İklim krizinden en fazla etkilenen yerlerin başında gelen Van Gölü’nde, metrelerce çekilme yaşanırken, göle akan derelerde ise su seviyesinin düşmesinden dolayı başlayan toplu balık ölümleri sürüyor. Uzmanlar ise acil önlem çağrısında bulundu.
Dünyanın en büyük sodalı gölü olan, 3 bin 712 kilometrekarelik yüzey alanıyla da Türkiye’nin en büyük gölü olma özelliği taşıyan Van Gölü’nde, yağışların azalmasıyla son yılların en büyük çekilmesi meydana geldi. Gölün çekilmesiyle birlikte su altındaki bazı bölgelerde, mikrobiyalitler ve mezar kalıntıları yeniden yüzeye çıkmaya başladı. Van Gölü’ndeki en büyük çekilme ise Van’ın Muradiye ilçesi ile Bitlis’in Ahlat ilçesinde yaşanıyor. Uzmanların elde ettiği veriler; 1975 yılından bu yana en büyük kuraklığın yaşandığı, kuraklıkla birlikte gölde ise buharlaşmanın büyük oranda arttığı yönünde.
Bazı İlçelerde Yüzde 60 Azalma Yaşanıyor
Son 26 yılın verilerine bakıldığında, Van’ın en sıcak yılını yaşadığını belirten Van Yüzüncü Yıl üniversitesi Peyzaj Mimarlık Bölümü öğretim üyesi Pınar Bostan, metrolojiden alınan verilere göre Van Havzası’nın tamamında bir sıcaklık artışının olduğunu dile getirdi.
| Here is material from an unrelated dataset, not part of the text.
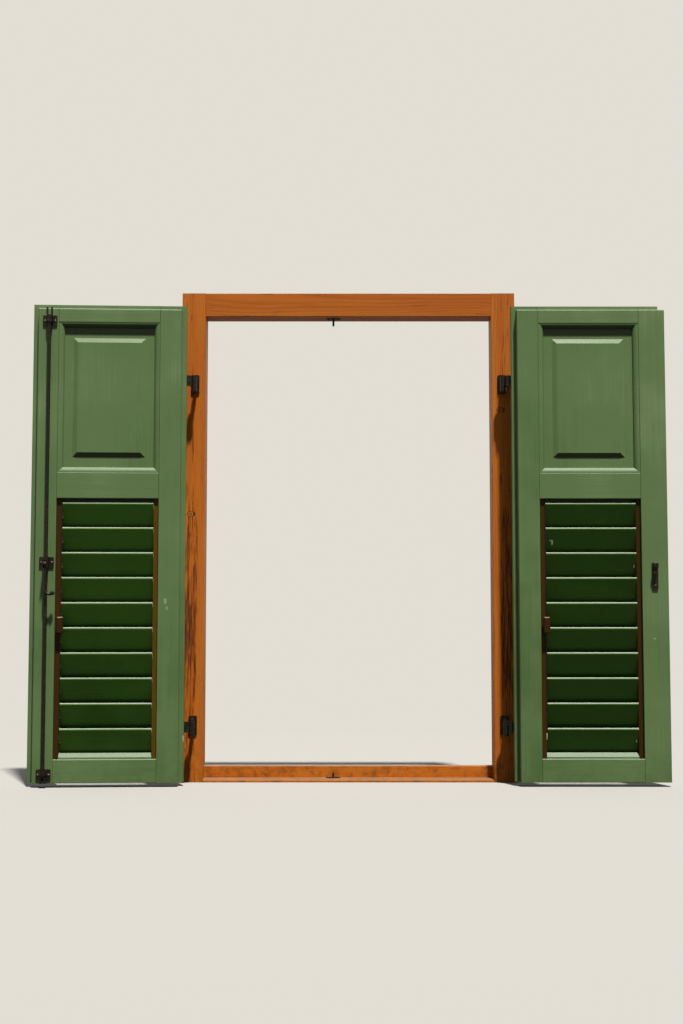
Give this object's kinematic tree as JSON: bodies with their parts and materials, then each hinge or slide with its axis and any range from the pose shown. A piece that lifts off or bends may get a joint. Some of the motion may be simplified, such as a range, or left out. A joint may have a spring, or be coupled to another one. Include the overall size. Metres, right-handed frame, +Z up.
{
  "type": "window shutters",
  "caption": "Pair of framed wooden window shutters with raised panels over tilting slats, hung on pintles in a wooden frame, with a turning bolt and drop handle.",
  "frame": {"origin": "centre of the sill rail's bottom face, on the frame's mid depth", "axes": "+X to the viewer's right, +Y into the building, +Z up"},
  "size_m": [1.773, 0.2371, 1.4],
  "materials": {
    "green_paint": "satin green paint over wood, weathered",
    "stained_frame": "orange-brown stain with open grain",
    "brown_wood": "dark stained wood",
    "black_iron": "blackened wrought iron",
    "screws": "dulled steel"
  },
  "bodies": {
    "frame": {"frame_head": "stained_frame", "frame_jamb_left": "stained_frame", "frame_jamb_right": "stained_frame", "frame_sill": "stained_frame", "pintles_left": "black_iron", "pintles_right": "black_iron", "pintle_screws": "screws", "keeper_top": "black_iron", "keeper_bottom": "black_iron"},
    "left_leaf": {"left_hinge_stile": "green_paint", "left_meeting_stile": "green_paint", "left_top_rail": "green_paint", "left_mid_rail": "green_paint", "left_bottom_rail": "green_paint", "left_panel": "green_paint", "left_panel_beads": "green_paint", "left_slat_strips": "brown_wood", "left_straps": "black_iron", "left_strap_screws": "screws", "bolt_guides": "black_iron"},
    "left_slat_01": {"left_slat_01": "green_paint"},
    "left_slat_02": {"left_slat_02": "green_paint"},
    "left_slat_03": {"left_slat_03": "green_paint"},
    "left_slat_04": {"left_slat_04": "green_paint"},
    "left_slat_05": {"left_slat_05": "green_paint"},
    "left_slat_06": {"left_slat_06": "green_paint"},
    "left_slat_07": {"left_slat_07": "green_paint"},
    "left_slat_08": {"left_slat_08": "green_paint"},
    "left_slat_09": {"left_slat_09": "green_paint"},
    "left_slat_10": {"left_slat_10": "green_paint"},
    "left_tilt_rod": {"left_tilt_rod": "black_iron", "left_tilt_knob": "brown_wood"},
    "right_leaf": {"right_hinge_stile": "green_paint", "right_meeting_stile": "green_paint", "right_top_rail": "green_paint", "right_mid_rail": "green_paint", "right_bottom_rail": "green_paint", "right_panel": "green_paint", "right_panel_beads": "green_paint", "right_slat_strips": "brown_wood", "right_straps": "black_iron", "right_strap_screws": "screws", "handle_catch": "black_iron"},
    "right_slat_01": {"right_slat_01": "green_paint"},
    "right_slat_02": {"right_slat_02": "green_paint"},
    "right_slat_03": {"right_slat_03": "green_paint"},
    "right_slat_04": {"right_slat_04": "green_paint"},
    "right_slat_05": {"right_slat_05": "green_paint"},
    "right_slat_06": {"right_slat_06": "green_paint"},
    "right_slat_07": {"right_slat_07": "green_paint"},
    "right_slat_08": {"right_slat_08": "green_paint"},
    "right_slat_09": {"right_slat_09": "green_paint"},
    "right_slat_10": {"right_slat_10": "green_paint"},
    "right_tilt_rod": {"right_tilt_rod": "black_iron", "right_tilt_knob": "brown_wood"},
    "bolt": {"bolt_rod": "black_iron", "handle_pin": "black_iron"},
    "handle": {"bolt_handle": "black_iron"}
  },
  "joints": [
    {"name": "left_leaf_hinge", "type": "hinge", "parent": "frame", "child": "left_leaf", "pos_m": [-0.441, -0.079, 0.16], "axis": [0, 0, 1], "range_deg": [0, 177]},
    {"name": "left_slat_01_pivot", "type": "hinge", "parent": "left_leaf", "child": "left_slat_01", "pos_m": [-0.67052, -0.13709, 0.7464], "axis": [0.9986, 0.0523, 0], "range_deg": [-8, 68]},
    {"name": "left_slat_02_pivot", "type": "hinge", "parent": "left_leaf", "child": "left_slat_02", "pos_m": [-0.67052, -0.13709, 0.6772], "axis": [0.9986, 0.0523, 0], "range_deg": [-8, 68]},
    {"name": "left_slat_03_pivot", "type": "hinge", "parent": "left_leaf", "child": "left_slat_03", "pos_m": [-0.67052, -0.13709, 0.608], "axis": [0.9986, 0.0523, 0], "range_deg": [-8, 68]},
    {"name": "left_slat_04_pivot", "type": "hinge", "parent": "left_leaf", "child": "left_slat_04", "pos_m": [-0.67052, -0.13709, 0.5388], "axis": [0.9986, 0.0523, 0], "range_deg": [-8, 68]},
    {"name": "left_slat_05_pivot", "type": "hinge", "parent": "left_leaf", "child": "left_slat_05", "pos_m": [-0.67052, -0.13709, 0.4696], "axis": [0.9986, 0.0523, 0], "range_deg": [-8, 68]},
    {"name": "left_slat_06_pivot", "type": "hinge", "parent": "left_leaf", "child": "left_slat_06", "pos_m": [-0.67052, -0.13709, 0.4004], "axis": [0.9986, 0.0523, 0], "range_deg": [-8, 68]},
    {"name": "left_slat_07_pivot", "type": "hinge", "parent": "left_leaf", "child": "left_slat_07", "pos_m": [-0.67052, -0.13709, 0.3312], "axis": [0.9986, 0.0523, 0], "range_deg": [-8, 68]},
    {"name": "left_slat_08_pivot", "type": "hinge", "parent": "left_leaf", "child": "left_slat_08", "pos_m": [-0.67052, -0.13709, 0.262], "axis": [0.9986, 0.0523, 0], "range_deg": [-8, 68]},
    {"name": "left_slat_09_pivot", "type": "hinge", "parent": "left_leaf", "child": "left_slat_09", "pos_m": [-0.67052, -0.13709, 0.1928], "axis": [0.9986, 0.0523, 0], "range_deg": [-8, 68]},
    {"name": "left_slat_10_pivot", "type": "hinge", "parent": "left_leaf", "child": "left_slat_10", "pos_m": [-0.67052, -0.13709, 0.1236], "axis": [0.9986, 0.0523, 0], "range_deg": [-8, 68]},
    {"name": "left_tilt_rod_link", "type": "hinge", "parent": "left_slat_01", "child": "left_tilt_rod", "pos_m": [-0.66994, -0.14831, 0.77422], "axis": [0.9986, 0.0523, 0], "range_deg": [-68, 8]},
    {"name": "right_leaf_hinge", "type": "hinge", "parent": "frame", "child": "right_leaf", "pos_m": [0.441, -0.079, 0.16], "axis": [0, 0, -1], "range_deg": [0, 180]},
    {"name": "right_slat_01_pivot", "type": "hinge", "parent": "right_leaf", "child": "right_slat_01", "pos_m": [0.67325, -0.125, 0.7464], "axis": [1, 0, 0], "range_deg": [-8, 68]},
    {"name": "right_slat_02_pivot", "type": "hinge", "parent": "right_leaf", "child": "right_slat_02", "pos_m": [0.67325, -0.125, 0.6772], "axis": [1, 0, 0], "range_deg": [-8, 68]},
    {"name": "right_slat_03_pivot", "type": "hinge", "parent": "right_leaf", "child": "right_slat_03", "pos_m": [0.67325, -0.125, 0.608], "axis": [1, 0, 0], "range_deg": [-8, 68]},
    {"name": "right_slat_04_pivot", "type": "hinge", "parent": "right_leaf", "child": "right_slat_04", "pos_m": [0.67325, -0.125, 0.5388], "axis": [1, 0, 0], "range_deg": [-8, 68]},
    {"name": "right_slat_05_pivot", "type": "hinge", "parent": "right_leaf", "child": "right_slat_05", "pos_m": [0.67325, -0.125, 0.4696], "axis": [1, 0, 0], "range_deg": [-8, 68]},
    {"name": "right_slat_06_pivot", "type": "hinge", "parent": "right_leaf", "child": "right_slat_06", "pos_m": [0.67325, -0.125, 0.4004], "axis": [1, 0, 0], "range_deg": [-8, 68]},
    {"name": "right_slat_07_pivot", "type": "hinge", "parent": "right_leaf", "child": "right_slat_07", "pos_m": [0.67325, -0.125, 0.3312], "axis": [1, 0, 0], "range_deg": [-8, 68]},
    {"name": "right_slat_08_pivot", "type": "hinge", "parent": "right_leaf", "child": "right_slat_08", "pos_m": [0.67325, -0.125, 0.262], "axis": [1, 0, 0], "range_deg": [-8, 68]},
    {"name": "right_slat_09_pivot", "type": "hinge", "parent": "right_leaf", "child": "right_slat_09", "pos_m": [0.67325, -0.125, 0.1928], "axis": [1, 0, 0], "range_deg": [-8, 68]},
    {"name": "right_slat_10_pivot", "type": "hinge", "parent": "right_leaf", "child": "right_slat_10", "pos_m": [0.67325, -0.125, 0.1236], "axis": [1, 0, 0], "range_deg": [-8, 68]},
    {"name": "right_tilt_rod_link", "type": "hinge", "parent": "right_slat_01", "child": "right_tilt_rod", "pos_m": [0.67325, -0.13624, 0.77422], "axis": [1, 0, 0], "range_deg": [-68, 8]},
    {"name": "bolt_turn", "type": "hinge", "parent": "left_leaf", "child": "bolt", "pos_m": [-0.83377, -0.17969, 0.61], "axis": [0, 0, -1], "range_deg": [0, 90]},
    {"name": "handle_lift", "type": "hinge", "parent": "bolt", "child": "handle", "pos_m": [-0.83304, -0.19367, 0.61], "axis": [-0.9986, -0.0523, 0], "range_deg": [0, 115]}
  ],
  "couplings": [
    {"joint": "left_slat_02_pivot", "follows": "left_slat_01_pivot", "ratio": 1},
    {"joint": "left_slat_03_pivot", "follows": "left_slat_01_pivot", "ratio": 1},
    {"joint": "left_slat_04_pivot", "follows": "left_slat_01_pivot", "ratio": 1},
    {"joint": "left_slat_05_pivot", "follows": "left_slat_01_pivot", "ratio": 1},
    {"joint": "left_slat_06_pivot", "follows": "left_slat_01_pivot", "ratio": 1},
    {"joint": "left_slat_07_pivot", "follows": "left_slat_01_pivot", "ratio": 1},
    {"joint": "left_slat_08_pivot", "follows": "left_slat_01_pivot", "ratio": 1},
    {"joint": "left_slat_09_pivot", "follows": "left_slat_01_pivot", "ratio": 1},
    {"joint": "left_slat_10_pivot", "follows": "left_slat_01_pivot", "ratio": 1},
    {"joint": "left_tilt_rod_link", "follows": "left_slat_01_pivot", "ratio": -1},
    {"joint": "right_slat_02_pivot", "follows": "right_slat_01_pivot", "ratio": 1},
    {"joint": "right_slat_03_pivot", "follows": "right_slat_01_pivot", "ratio": 1},
    {"joint": "right_slat_04_pivot", "follows": "right_slat_01_pivot", "ratio": 1},
    {"joint": "right_slat_05_pivot", "follows": "right_slat_01_pivot", "ratio": 1},
    {"joint": "right_slat_06_pivot", "follows": "right_slat_01_pivot", "ratio": 1},
    {"joint": "right_slat_07_pivot", "follows": "right_slat_01_pivot", "ratio": 1},
    {"joint": "right_slat_08_pivot", "follows": "right_slat_01_pivot", "ratio": 1},
    {"joint": "right_slat_09_pivot", "follows": "right_slat_01_pivot", "ratio": 1},
    {"joint": "right_slat_10_pivot", "follows": "right_slat_01_pivot", "ratio": 1},
    {"joint": "right_tilt_rod_link", "follows": "right_slat_01_pivot", "ratio": -1}
  ]
}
Van Gölü Havzası’ndaki bütün ölçüm istasyonlarında, yağışlarda ciddi bir azalmanın görüldüğünü de dile getiren Bostan, Van’ın Muradiye ile Bitlis’in Ahlat ilçesinde ise yüzde 30 gibi bir azalma olduğunu kaydetti. Bostan, “Üniversitenin sahilinde bile 5 metre çekilme yaşanmaktadır. Yağışlarda ciddi bir azalma yaşanmaktadır. Bu da ekosistemde ciddi bir etki yaratıyor. Bu değişimlerden dolayı Van Gölü’nde yaşanan buharlaşmayla birlikte göl kıyısındaki bitki gelişiminde artış yaşanırken, uzak kesimlerde ise ciddi bir kuraklık gözlemleniyor,” diye konuştu.
Dereler Kuruyunca Toplu Balık Ölümleri Yaşanmaya Başladı
Yaşanan kuraklıkla birlikte akarsuların su seviyesi de düştü. 20 köy ve binlerce nüfusun bulunduğu Zilan Deresi’nde yaşanan balık ölümlerine dikkat çeken Zilan Platformu üyesi Çevreci Zeynel Abidin Çelebi, kuraklığın ve HES projelerinin doğayı yok ettiğine dikkat çekti. Çelebi, “Özelikle HES’lerin bulunduğu alanlara bakıldığı zaman su, elektrik akımından geçtiği için sudaki bütün moleküller ölüyor. Bu da canlıların yaşamını yitirmesine neden olmaktadır. Yani ekosistem yok edildi. Kuraklıkla birlikte bu büyük bir felakete doğru gitmeye başladı,” diye konuştu.